What you are asked to do. Print each of the entries exactly, leaving nothing out.

Items from a dataset.

# # # #

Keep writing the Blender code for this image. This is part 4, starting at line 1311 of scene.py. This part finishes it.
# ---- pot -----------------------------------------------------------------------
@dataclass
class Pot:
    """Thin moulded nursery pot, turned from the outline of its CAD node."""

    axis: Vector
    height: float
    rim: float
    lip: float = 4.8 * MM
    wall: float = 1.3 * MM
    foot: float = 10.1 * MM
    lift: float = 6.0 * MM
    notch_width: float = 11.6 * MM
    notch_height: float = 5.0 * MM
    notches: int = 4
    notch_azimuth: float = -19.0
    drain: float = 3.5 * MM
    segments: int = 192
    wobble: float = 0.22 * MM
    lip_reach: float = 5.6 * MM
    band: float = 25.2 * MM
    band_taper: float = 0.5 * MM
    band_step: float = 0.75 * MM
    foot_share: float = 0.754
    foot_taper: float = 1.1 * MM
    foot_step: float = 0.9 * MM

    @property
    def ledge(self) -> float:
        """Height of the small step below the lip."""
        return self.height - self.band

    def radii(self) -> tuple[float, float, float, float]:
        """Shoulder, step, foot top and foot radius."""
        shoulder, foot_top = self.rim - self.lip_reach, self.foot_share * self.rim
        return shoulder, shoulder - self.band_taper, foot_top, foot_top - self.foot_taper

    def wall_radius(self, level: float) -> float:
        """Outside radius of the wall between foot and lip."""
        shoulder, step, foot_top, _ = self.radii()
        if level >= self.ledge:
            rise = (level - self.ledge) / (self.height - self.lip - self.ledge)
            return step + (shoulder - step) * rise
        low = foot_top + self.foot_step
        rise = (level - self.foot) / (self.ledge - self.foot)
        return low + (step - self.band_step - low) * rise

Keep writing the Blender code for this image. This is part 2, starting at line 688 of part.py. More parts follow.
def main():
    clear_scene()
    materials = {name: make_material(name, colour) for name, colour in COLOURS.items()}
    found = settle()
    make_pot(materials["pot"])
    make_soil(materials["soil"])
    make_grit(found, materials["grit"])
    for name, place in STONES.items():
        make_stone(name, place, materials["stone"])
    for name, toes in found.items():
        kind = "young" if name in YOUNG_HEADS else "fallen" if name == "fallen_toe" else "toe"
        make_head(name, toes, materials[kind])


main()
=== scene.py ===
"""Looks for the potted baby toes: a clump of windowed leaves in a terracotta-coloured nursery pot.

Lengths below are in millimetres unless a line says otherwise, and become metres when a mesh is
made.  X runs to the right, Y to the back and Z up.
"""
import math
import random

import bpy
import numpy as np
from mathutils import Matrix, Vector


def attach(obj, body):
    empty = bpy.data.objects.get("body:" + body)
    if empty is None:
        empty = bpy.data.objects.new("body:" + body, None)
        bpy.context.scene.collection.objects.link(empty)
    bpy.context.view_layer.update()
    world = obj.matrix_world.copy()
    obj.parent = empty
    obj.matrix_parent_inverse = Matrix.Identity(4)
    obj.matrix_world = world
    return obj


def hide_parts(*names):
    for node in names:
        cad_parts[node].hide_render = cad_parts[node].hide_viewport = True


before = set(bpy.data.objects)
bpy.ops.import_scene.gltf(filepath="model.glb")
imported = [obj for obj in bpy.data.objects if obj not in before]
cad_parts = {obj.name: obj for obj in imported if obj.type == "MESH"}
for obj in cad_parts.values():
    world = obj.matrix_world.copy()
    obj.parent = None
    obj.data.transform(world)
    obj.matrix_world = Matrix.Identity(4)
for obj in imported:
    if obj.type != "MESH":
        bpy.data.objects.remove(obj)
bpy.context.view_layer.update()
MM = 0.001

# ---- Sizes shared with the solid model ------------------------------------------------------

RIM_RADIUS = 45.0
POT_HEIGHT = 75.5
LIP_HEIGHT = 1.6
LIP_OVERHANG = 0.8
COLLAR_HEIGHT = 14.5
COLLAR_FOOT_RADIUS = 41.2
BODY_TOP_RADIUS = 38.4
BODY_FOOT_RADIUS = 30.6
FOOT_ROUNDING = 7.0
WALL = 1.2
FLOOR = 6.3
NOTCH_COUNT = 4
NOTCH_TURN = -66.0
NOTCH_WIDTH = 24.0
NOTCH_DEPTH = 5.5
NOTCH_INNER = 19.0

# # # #

Task output.
Keep writing the Blender code for this image. This is part 4, starting at line 1311 of scene.py. This part finishes it.
# ---- pot -----------------------------------------------------------------------
@dataclass
class Pot:
    """Thin moulded nursery pot, turned from the outline of its CAD node."""

    axis: Vector
    height: float
    rim: float
    lip: float = 4.8 * MM
    wall: float = 1.3 * MM
    foot: float = 10.1 * MM
    lift: float = 6.0 * MM
    notch_width: float = 11.6 * MM
    notch_height: float = 5.0 * MM
    notches: int = 4
    notch_azimuth: float = -19.0
    drain: float = 3.5 * MM
    segments: int = 192
    wobble: float = 0.22 * MM
    lip_reach: float = 5.6 * MM
    band: float = 25.2 * MM
    band_taper: float = 0.5 * MM
    band_step: float = 0.75 * MM
    foot_share: float = 0.754
    foot_taper: float = 1.1 * MM
    foot_step: float = 0.9 * MM

    @property
    def ledge(self) -> float:
        """Height of the small step below the lip."""
        return self.height - self.band

    def radii(self) -> tuple[float, float, float, float]:
        """Shoulder, step, foot top and foot radius."""
        shoulder, foot_top = self.rim - self.lip_reach, self.foot_share * self.rim
        return shoulder, shoulder - self.band_taper, foot_top, foot_top - self.foot_taper

    def wall_radius(self, level: float) -> float:
        """Outside radius of the wall between foot and lip."""
        shoulder, step, foot_top, _ = self.radii()
        if level >= self.ledge:
            rise = (level - self.ledge) / (self.height - self.lip - self.ledge)
            return step + (shoulder - step) * rise
        low = foot_top + self.foot_step
        rise = (level - self.foot) / (self.ledge - self.foot)
        return low + (step - self.band_step - low) * rise

Keep writing the Blender code for this image. This is part 2, starting at line 688 of part.py. More parts follow.
def main():
    clear_scene()
    materials = {name: make_material(name, colour) for name, colour in COLOURS.items()}
    found = settle()
    make_pot(materials["pot"])
    make_soil(materials["soil"])
    make_grit(found, materials["grit"])
    for name, place in STONES.items():
        make_stone(name, place, materials["stone"])
    for name, toes in found.items():
        kind = "young" if name in YOUNG_HEADS else "fallen" if name == "fallen_toe" else "toe"
        make_head(name, toes, materials[kind])


main()
=== scene.py ===
"""Looks for the potted baby toes: a clump of windowed leaves in a terracotta-coloured nursery pot.

Lengths below are in millimetres unless a line says otherwise, and become metres when a mesh is
made.  X runs to the right, Y to the back and Z up.
"""
import math
import random

import bpy
import numpy as np
from mathutils import Matrix, Vector


def attach(obj, body):
    empty = bpy.data.objects.get("body:" + body)
    if empty is None:
        empty = bpy.data.objects.new("body:" + body, None)
        bpy.context.scene.collection.objects.link(empty)
    bpy.context.view_layer.update()
    world = obj.matrix_world.copy()
    obj.parent = empty
    obj.matrix_parent_inverse = Matrix.Identity(4)
    obj.matrix_world = world
    return obj


def hide_parts(*names):
    for node in names:
        cad_parts[node].hide_render = cad_parts[node].hide_viewport = True


before = set(bpy.data.objects)
bpy.ops.import_scene.gltf(filepath="model.glb")
imported = [obj for obj in bpy.data.objects if obj not in before]
cad_parts = {obj.name: obj for obj in imported if obj.type == "MESH"}
for obj in cad_parts.values():
    world = obj.matrix_world.copy()
    obj.parent = None
    obj.data.transform(world)
    obj.matrix_world = Matrix.Identity(4)
for obj in imported:
    if obj.type != "MESH":
        bpy.data.objects.remove(obj)
bpy.context.view_layer.update()
MM = 0.001

# ---- Sizes shared with the solid model ------------------------------------------------------

RIM_RADIUS = 45.0
POT_HEIGHT = 75.5
LIP_HEIGHT = 1.6
LIP_OVERHANG = 0.8
COLLAR_HEIGHT = 14.5
COLLAR_FOOT_RADIUS = 41.2
BODY_TOP_RADIUS = 38.4
BODY_FOOT_RADIUS = 30.6
FOOT_ROUNDING = 7.0
WALL = 1.2
FLOOR = 6.3
NOTCH_COUNT = 4
NOTCH_TURN = -66.0
NOTCH_WIDTH = 24.0
NOTCH_DEPTH = 5.5
NOTCH_INNER = 19.0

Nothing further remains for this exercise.